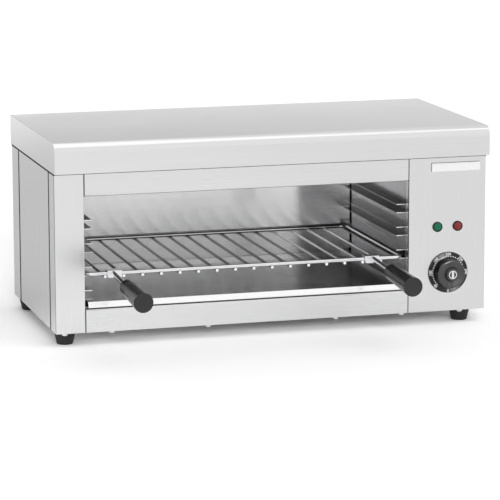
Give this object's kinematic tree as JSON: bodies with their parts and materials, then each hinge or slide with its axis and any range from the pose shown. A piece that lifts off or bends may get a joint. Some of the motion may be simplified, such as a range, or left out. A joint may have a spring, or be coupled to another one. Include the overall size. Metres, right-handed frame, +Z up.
{
  "type": "salamander grill",
  "caption": "Countertop salamander grill: open-front steel casing, heating elements under the lid, pull-out wire rack with two handles, crumb tray, thermostat dial and two lamps.",
  "frame": {"origin": "on the surface it stands on, at the centre of the footprint of its bounding box, handles and cable gland included", "axes": "+X along the width, to the right as seen from the front; +Y from the open front to the rear; +Z up"},
  "size_m": [0.602, 0.4668, 0.2726],
  "materials": {
    "casing_steel": "satin, brushed along its length",
    "lid_steel": "satin, brushed along its length",
    "cavity_steel": "satin",
    "guide_steel": "satin",
    "tray_steel": "satin",
    "element_sheath": "dull, heat stained",
    "bush_brass": "satin",
    "rack_chrome": "polished",
    "clip_steel": "satin",
    "rod_chrome": "polished",
    "grip_plastic": "satin",
    "dial_metal": "black, with light printing",
    "knob_plastic": "gloss",
    "cap_chrome": "polished",
    "thermostat_case": "matte",
    "shaft_steel": "turned",
    "bulb_metal": "drawn tube",
    "lamp_bezel": "gloss",
    "green_lens": "clear gloss",
    "red_lens": "clear gloss",
    "name_plate_metal": "white, blank",
    "screw_steel": "plated",
    "foot_rubber": "matte",
    "gland_plastic": "matte",
    "block_plastic": "matte",
    "wire_sleeve": "matte"
  },
  "bodies": {
    "casing": {"top_cover": "lid_steel", "front_left_post": "casing_steel", "control_panel": "casing_steel", "rear_left_post": "casing_steel", "rear_right_post": "casing_steel", "left_side_panel": "casing_steel", "right_side_panel": "casing_steel", "rear_panel": "casing_steel", "top_front_rail": "casing_steel", "bottom_front_rail": "casing_steel", "base_plate": "casing_steel", "name_plate": "name_plate_metal", "foot_bolts": "screw_steel", "foot_nuts": "screw_steel", "base_screws": "screw_steel", "rear_screws": "screw_steel", "cavity_left_wall": "cavity_steel", "cavity_right_wall": "cavity_steel", "cavity_back_wall": "cavity_steel", "cavity_floor": "cavity_steel", "cavity_reflector": "cavity_steel", "front_heating_element": "element_sheath", "rear_heating_element": "element_sheath", "element_bushes": "bush_brass", "element_hangers": "cavity_steel", "dial_plate": "dial_metal", "thermostat_body": "thermostat_case", "thermostat_bulb": "bulb_metal", "bulb_clips": "clip_steel", "lamp_bodies": "lamp_bezel", "green_lens": "green_lens", "red_lens": "red_lens", "cable_gland": "gland_plastic", "gland_nut": "gland_plastic", "terminal_block": "block_plastic", "internal_wires": "wire_sleeve", "foot_front_left": "foot_rubber", "foot_front_right": "foot_rubber", "foot_rear_left": "foot_rubber", "foot_rear_right": "foot_rubber", "left_rack_guide_1": "guide_steel", "left_rack_guide_2": "guide_steel", "left_rack_guide_3": "guide_steel", "left_rack_guide_4": "guide_steel", "right_rack_guide_1": "guide_steel", "right_rack_guide_2": "guide_steel", "right_rack_guide_3": "guide_steel", "right_rack_guide_4": "guide_steel"},
    "rack": {"rack_frame": "rack_chrome", "rack_cross_wires": "rack_chrome", "left_handle_clip": "clip_steel", "left_handle_rod": "rod_chrome", "left_handle_grip": "grip_plastic", "right_handle_clip": "clip_steel", "right_handle_rod": "rod_chrome", "right_handle_grip": "grip_plastic"},
    "tray": {"crumb_tray": "tray_steel"},
    "knob": {"thermostat_knob": "knob_plastic", "knob_cap": "cap_chrome", "thermostat_shaft": "shaft_steel"}
  },
  "joints": [
    {"name": "rack_slide", "type": "slide", "parent": "casing", "child": "rack", "axis": [0, -1, 0], "range_m": [0, 0.17]},
    {"name": "tray_slide", "type": "slide", "parent": "casing", "child": "tray", "axis": [0, -1, 0], "range_m": [0, 0.2]},
    {"name": "knob_turn", "type": "hinge", "parent": "casing", "child": "knob", "pos_m": [0.2465, -0.07007, 0.0716], "axis": [0, 1, 0], "range_deg": [0, 270]}
  ]
}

# Prompt:
Copy every line exactly. Leave nothing out.

# Reply:
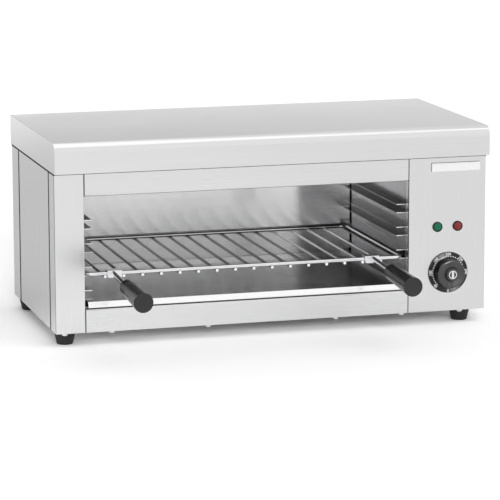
Give this object's kinematic tree as JSON: bodies with their parts and materials, then each hinge or slide with its axis and any range from the pose shown. A piece that lifts off or bends may get a joint. Some of the motion may be simplified, such as a range, or left out. A joint may have a spring, or be coupled to another one. Include the overall size. Metres, right-handed frame, +Z up.
{
  "type": "salamander grill",
  "caption": "Countertop salamander grill: open-front steel casing, heating elements under the lid, pull-out wire rack with two handles, crumb tray, thermostat dial and two lamps.",
  "frame": {"origin": "on the surface it stands on, at the centre of the footprint of its bounding box, handles and cable gland included", "axes": "+X along the width, to the right as seen from the front; +Y from the open front to the rear; +Z up"},
  "size_m": [0.602, 0.4668, 0.2726],
  "materials": {
    "casing_steel": "satin, brushed along its length",
    "lid_steel": "satin, brushed along its length",
    "cavity_steel": "satin",
    "guide_steel": "satin",
    "tray_steel": "satin",
    "element_sheath": "dull, heat stained",
    "bush_brass": "satin",
    "rack_chrome": "polished",
    "clip_steel": "satin",
    "rod_chrome": "polished",
    "grip_plastic": "satin",
    "dial_metal": "black, with light printing",
    "knob_plastic": "gloss",
    "cap_chrome": "polished",
    "thermostat_case": "matte",
    "shaft_steel": "turned",
    "bulb_metal": "drawn tube",
    "lamp_bezel": "gloss",
    "green_lens": "clear gloss",
    "red_lens": "clear gloss",
    "name_plate_metal": "white, blank",
    "screw_steel": "plated",
    "foot_rubber": "matte",
    "gland_plastic": "matte",
    "block_plastic": "matte",
    "wire_sleeve": "matte"
  },
  "bodies": {
    "casing": {"top_cover": "lid_steel", "front_left_post": "casing_steel", "control_panel": "casing_steel", "rear_left_post": "casing_steel", "rear_right_post": "casing_steel", "left_side_panel": "casing_steel", "right_side_panel": "casing_steel", "rear_panel": "casing_steel", "top_front_rail": "casing_steel", "bottom_front_rail": "casing_steel", "base_plate": "casing_steel", "name_plate": "name_plate_metal", "foot_bolts": "screw_steel", "foot_nuts": "screw_steel", "base_screws": "screw_steel", "rear_screws": "screw_steel", "cavity_left_wall": "cavity_steel", "cavity_right_wall": "cavity_steel", "cavity_back_wall": "cavity_steel", "cavity_floor": "cavity_steel", "cavity_reflector": "cavity_steel", "front_heating_element": "element_sheath", "rear_heating_element": "element_sheath", "element_bushes": "bush_brass", "element_hangers": "cavity_steel", "dial_plate": "dial_metal", "thermostat_body": "thermostat_case", "thermostat_bulb": "bulb_metal", "bulb_clips": "clip_steel", "lamp_bodies": "lamp_bezel", "green_lens": "green_lens", "red_lens": "red_lens", "cable_gland": "gland_plastic", "gland_nut": "gland_plastic", "terminal_block": "block_plastic", "internal_wires": "wire_sleeve", "foot_front_left": "foot_rubber", "foot_front_right": "foot_rubber", "foot_rear_left": "foot_rubber", "foot_rear_right": "foot_rubber", "left_rack_guide_1": "guide_steel", "left_rack_guide_2": "guide_steel", "left_rack_guide_3": "guide_steel", "left_rack_guide_4": "guide_steel", "right_rack_guide_1": "guide_steel", "right_rack_guide_2": "guide_steel", "right_rack_guide_3": "guide_steel", "right_rack_guide_4": "guide_steel"},
    "rack": {"rack_frame": "rack_chrome", "rack_cross_wires": "rack_chrome", "left_handle_clip": "clip_steel", "left_handle_rod": "rod_chrome", "left_handle_grip": "grip_plastic", "right_handle_clip": "clip_steel", "right_handle_rod": "rod_chrome", "right_handle_grip": "grip_plastic"},
    "tray": {"crumb_tray": "tray_steel"},
    "knob": {"thermostat_knob": "knob_plastic", "knob_cap": "cap_chrome", "thermostat_shaft": "shaft_steel"}
  },
  "joints": [
    {"name": "rack_slide", "type": "slide", "parent": "casing", "child": "rack", "axis": [0, -1, 0], "range_m": [0, 0.17]},
    {"name": "tray_slide", "type": "slide", "parent": "casing", "child": "tray", "axis": [0, -1, 0], "range_m": [0, 0.2]},
    {"name": "knob_turn", "type": "hinge", "parent": "casing", "child": "knob", "pos_m": [0.2465, -0.07007, 0.0716], "axis": [0, 1, 0], "range_deg": [0, 270]}
  ]
}